Take bigger issues, such as Afghanistan.

Ignatieff was gung-ho about the military mission from Day One, seeing it as part of American Empire Lite. How can he offer an effective critique of the current contradictory American policy of a military surge while at the same time promising to militarily abandon Afghanistan? He may love that policy but it's not any different than Harper's and contradicts majority Canadian sentiment.

Take the Afghan detainee issue. That's about torture, and Canadian complicity in it. Ignatieff, having been for "coercive interrogation," is in no position to offer a moral critique.

Omar Khadr is about torture and about Guantanamo Bay.

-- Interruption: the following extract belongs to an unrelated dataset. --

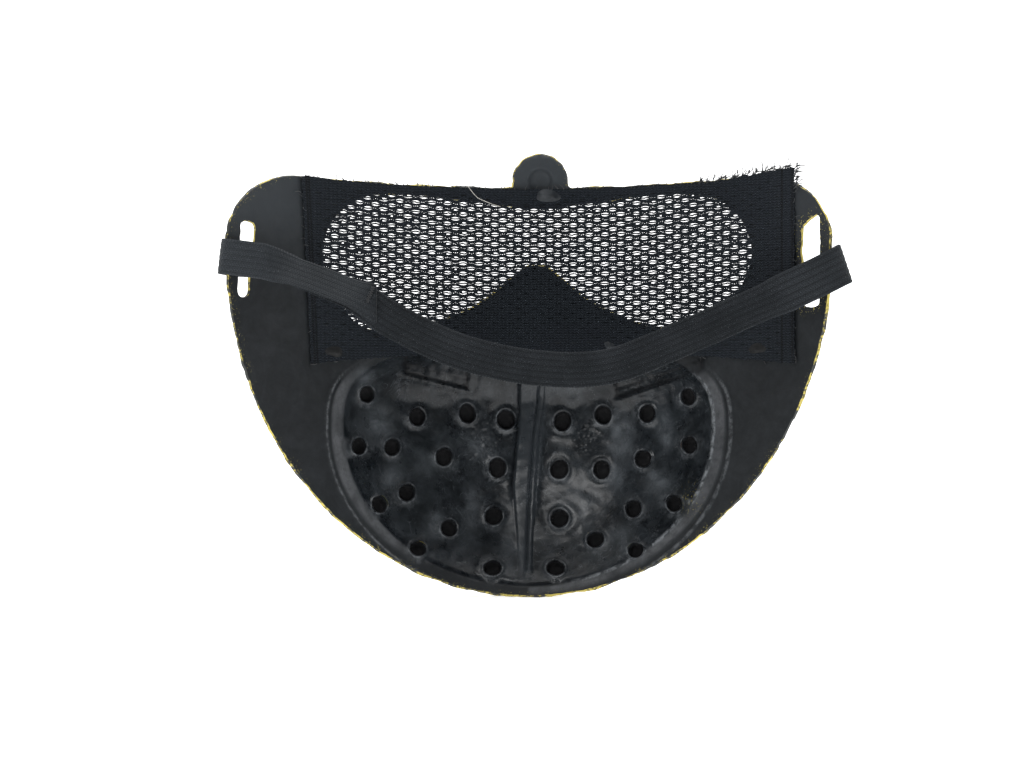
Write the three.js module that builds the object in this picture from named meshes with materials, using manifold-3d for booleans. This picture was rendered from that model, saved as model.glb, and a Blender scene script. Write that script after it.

Maher Arar was about torture.

The cases of three other Arab Canadians, whose detentions in Syria and Egypt are back in the headlines with the release of parts of the report by former Supreme Court judge Frank Iacobucci, are about torture.

And we have not even mentioned Iraq.

With the return of Parliament Wednesday, Ignatieff needs to find ways to differentiate himself from Harper on those and similar issues of human rights and the rule of law that go to the core of the collective Canadian conscience.

Haroon Siddiqui writes Thursday and Sunday. hsiddiq@thestar.ca

1 comment:

Dr Mike said...

Until the power is returned to the people , this is nothing but a train wreck waiting to happen.

Most of us see the light fast approaching in the tunnel but we don`t know which way to run.

Do we let Harper throw us under the train at his convenience or do we wonder aimlessly into it`s path under Iggy`s tutelage.

Either way it is us who will get flattened as per usual as the politicians have nothing at risk.